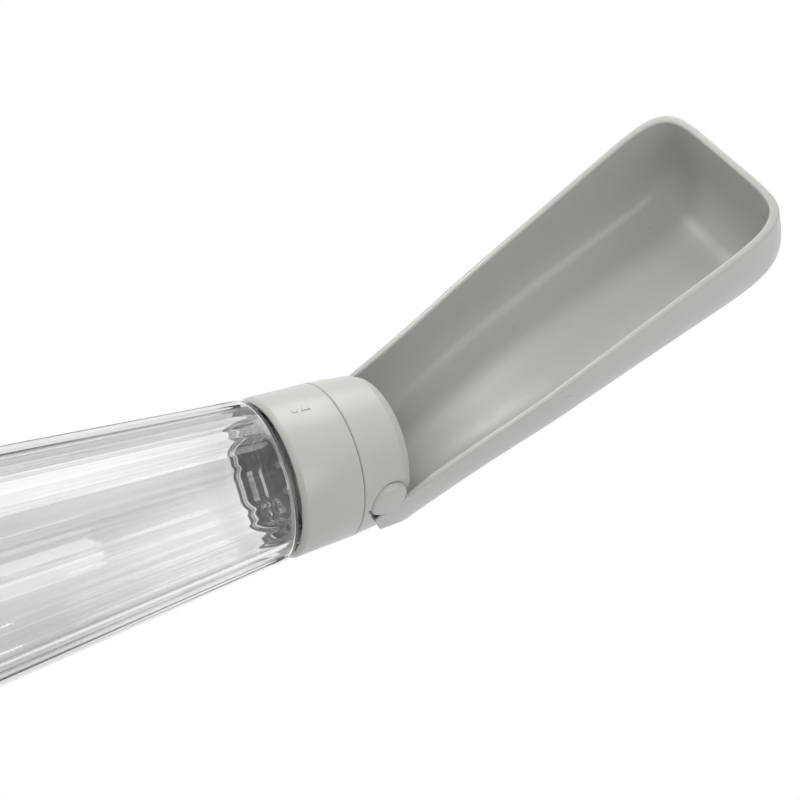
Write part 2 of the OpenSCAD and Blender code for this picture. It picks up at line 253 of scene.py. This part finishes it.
class Board:
    """The node board of one material or of the world."""

    def __init__(self, tree: bpy.types.NodeTree) -> None:
        """Empties a node tree and keeps it."""
        self.tree = tree
        tree.nodes.clear()

    def node(self, kind: str, settings: dict[str, object] | None = None,
             sockets: dict[object, object] | None = None, out: object = 0) -> Socket:
        """Adds a node.

        Args:
            kind: the node's type.
            settings: its properties, set first. A ramp's stops are under "stops".
            sockets: values or links of its inputs, by name or number.
            out: name or number of the output that is returned.

        Returns:
            The output, wrapped.
        """
        made = self.tree.nodes.new(kind)
        for key, value in (settings or {}).items():
            if key == "stops":
                self._set_stops(made, value)
            else:
                setattr(made, key, value)
        for key, value in (sockets or {}).items():
            if isinstance(value, Socket):
                self.tree.links.new(value.link, made.inputs[key])
            else:
                made.inputs[key].default_value = value
        return Socket(self, made.outputs[out]) if len(made.outputs) else Socket(self, None)

    @staticmethod
    def _set_stops(ramp: bpy.types.Node, stops: Sequence[tuple[float, float]]) -> None:
        """Sets a colour ramp's stops to grey levels at places from 0 to 1."""
        elements = ramp.color_ramp.elements
        while len(elements) < len(stops):
            elements.new(0.5)
        for element, (place, level) in zip(elements, stops):
            element.position = place
            element.color = (level, level, level, 1.0)

    def noise(self, scale: float, detail: float = 2.0, stretch: Colour = (1.0, 1.0, 1.0)) -> Socket:
        """Adds noise on the piece's own coordinates.

        Args:
            scale: how many features to a metre.
            detail: octaves of finer noise.
            stretch: how much finer it is along each axis.

        Returns:
            The noise, from 0 to 1.
        """
        place = self.node("ShaderNodeTexCoord", None, None, "Object")
        place = self.node("ShaderNodeMapping", None, {"Vector": place, "Scale": stretch})
        return self.node(
            "ShaderNodeTexNoise", None,
            {"Vector": place, "Scale": scale, "Detail": detail}, "Fac",
        )

    def between(self, low: Colour, high: Colour, share: Socket) -> Socket:
        """Mixes two colours.

        Args:
            low: the colour at a share of 0.
            high: the colour at a share of 1.
            share: the socket that mixes them.

        Returns:
            The mixed colour.
        """
        return self.node(
            "ShaderNodeMix", {"data_type": "RGBA"},
            {0: share, 6: (*low, 1.0), 7: (*high, 1.0)}, 2,
        )

    def bump(self, height: Socket, depth: float, strength: float = 1.0) -> Socket:
        """Turns a height into a normal.

        Args:
            height: the socket with the height, from 0 to 1.
            depth: how deep a height of 1 is, in millimetres.
            strength: how much of it shows.

        Returns:
            The normal.
        """
        return self.node(
            "ShaderNodeBump", None,
            {"Height": height, "Distance": depth * MM, "Strength": strength},
        )


def shaded(colour: Colour, factor: float) -> Colour:
    """Makes a colour darker or lighter.

    Args:
        colour: the colour to start from.
        factor: what each channel is multiplied by.

    Returns:
        The new colour, with no channel past 1.
    """
    return tuple(min(1.0, channel * factor) for channel in colour)


@dataclass(frozen=True)
class Finish:
    """A finish with constants on the shader and faint variation in colour, gloss and surface."""

    name: str
    colour: Colour
    rough: float
    rough_swing: float = 0.06
    colour_swing: float = 0.03
    blotch: float = 35.0
    grain: float = 2600.0
    grain_depth: float = 0.012
    constants: dict[str, object] = field(default_factory=dict)

    def material(self) -> bpy.types.Material:
        """Builds the material the first time that it is asked for.

        Returns:
            The material.
        """
        found = bpy.data.materials.get(self.name)
        if found:
            return found
        made = bpy.data.materials.new(self.name)
        made.use_nodes = True
        board = Board(made.node_tree)
        self.dress(board)
        return made

    def dress(self, board: Board) -> None:
        """Fills the board: blotchy colour, uneven gloss and a fine moulded grain."""
        blotches = board.noise(self.blotch, 3.0)
        colour = board.between(
            shaded(self.colour, 1.0 - self.colour_swing),
            shaded(self.colour, 1.0 + self.colour_swing), blotches,
        )
        scuffs = board.noise(self.blotch * 7, 4.0, (1.0, 1.0, 0.35))
        grain = board.noise(self.grain, 2.0)
        self.finish_board(
            board,
            {
                "Base Color": colour,
                "Roughness": scuffs * (2 * self.rough_swing) + (self.rough - self.rough_swing),
                "Normal": board.bump(grain, self.grain_depth),
            },
        )

    def finish_board(self, board: Board, sockets: dict[str, object]) -> None:
        """Adds the shader and the output.

        Args:
            board: the material's board.
            sockets: links of the shader's inputs. The finish's constants come on top of them.
        """
        shader = board.node("ShaderNodeBsdfPrincipled", None, {**sockets, **self.constants})
        board.node("ShaderNodeOutputMaterial", None, {"Surface": shader})


@dataclass(frozen=True)
class ClearFinish(Finish):
    """Clear plastic with smoky bands and long faint flow lines from moulding."""

    smoke: float = 0.74
    band_edges: tuple[float, float] = (0.42, 0.66)
    flow_strength: float = 0.6

    def dress(self, board: Board) -> None:
        """Fills the board: smoky bands and flow lines along the bottle, and a little haze."""
        flow = board.noise(160.0, 3.0, (1.0, 1.0, 0.05))
        haze = board.noise(60.0, 2.0)
        bands = board.noise(55.0, 3.0, (1.0, 1.0, 0.08))
        smoky_end, clear_start = self.band_edges
        bands = board.node(
            "ShaderNodeValToRGB", {"stops": [(smoky_end, 0.0), (clear_start, 1.0)]}, {"Fac": bands}
        )
        self.finish_board(
            board,
            {
                "Base Color": board.between(shaded(self.colour, self.smoke), self.colour, bands),
                "Roughness": haze * self.rough_swing + self.rough,
                "Normal": board.bump(flow, self.grain_depth, self.flow_strength),
            },
        )


@dataclass(frozen=True)
class TurnedFinish(Finish):
    """Turned steel with fine rings of tool marks."""

    smudge: float = 0.15
    shine: float = 0.08

    def dress(self, board: Board) -> None:
        """Fills the board: rings of tool marks along the hinge's axis and soft smudges."""
        marks = board.noise(900.0, 2.0, (6.0, 0.4, 0.4))
        smudges = board.noise(120.0, 3.0)
        colour = board.between(
            shaded(self.colour, 1.0 - self.smudge), shaded(self.colour, 1.0 + self.shine), smudges
        )
        self.finish_board(
            board,
            {
                "Base Color": colour,
                "Roughness": marks * (2 * self.rough_swing) + (self.rough - self.rough_swing),
                "Normal": board.bump(marks, self.grain_depth),
            },
        )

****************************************

**EXERCISE REQUIREMENTS**
Please give an exact restatement of only the lines from the beginning of the material above to the line with "out: name or", inclusive.

**OUTPUT BELOW**
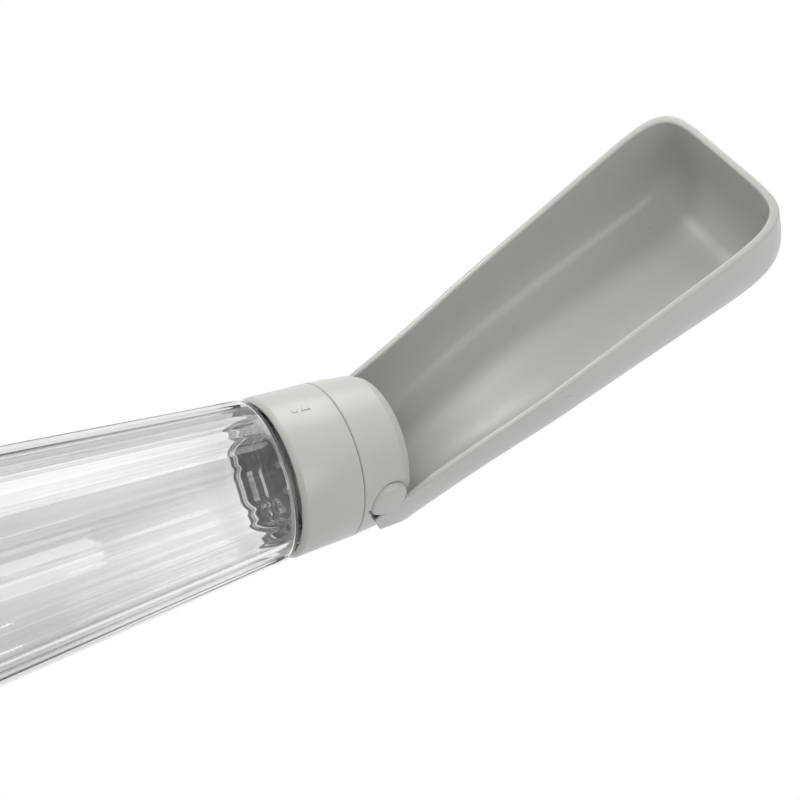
Write part 2 of the OpenSCAD and Blender code for this picture. It picks up at line 253 of scene.py. This part finishes it.
class Board:
    """The node board of one material or of the world."""

    def __init__(self, tree: bpy.types.NodeTree) -> None:
        """Empties a node tree and keeps it."""
        self.tree = tree
        tree.nodes.clear()

    def node(self, kind: str, settings: dict[str, object] | None = None,
             sockets: dict[object, object] | None = None, out: object = 0) -> Socket:
        """Adds a node.

        Args:
            kind: the node's type.
            settings: its properties, set first. A ramp's stops are under "stops".
            sockets: values or links of its inputs, by name or number.
            out: name or number of the output that is returned.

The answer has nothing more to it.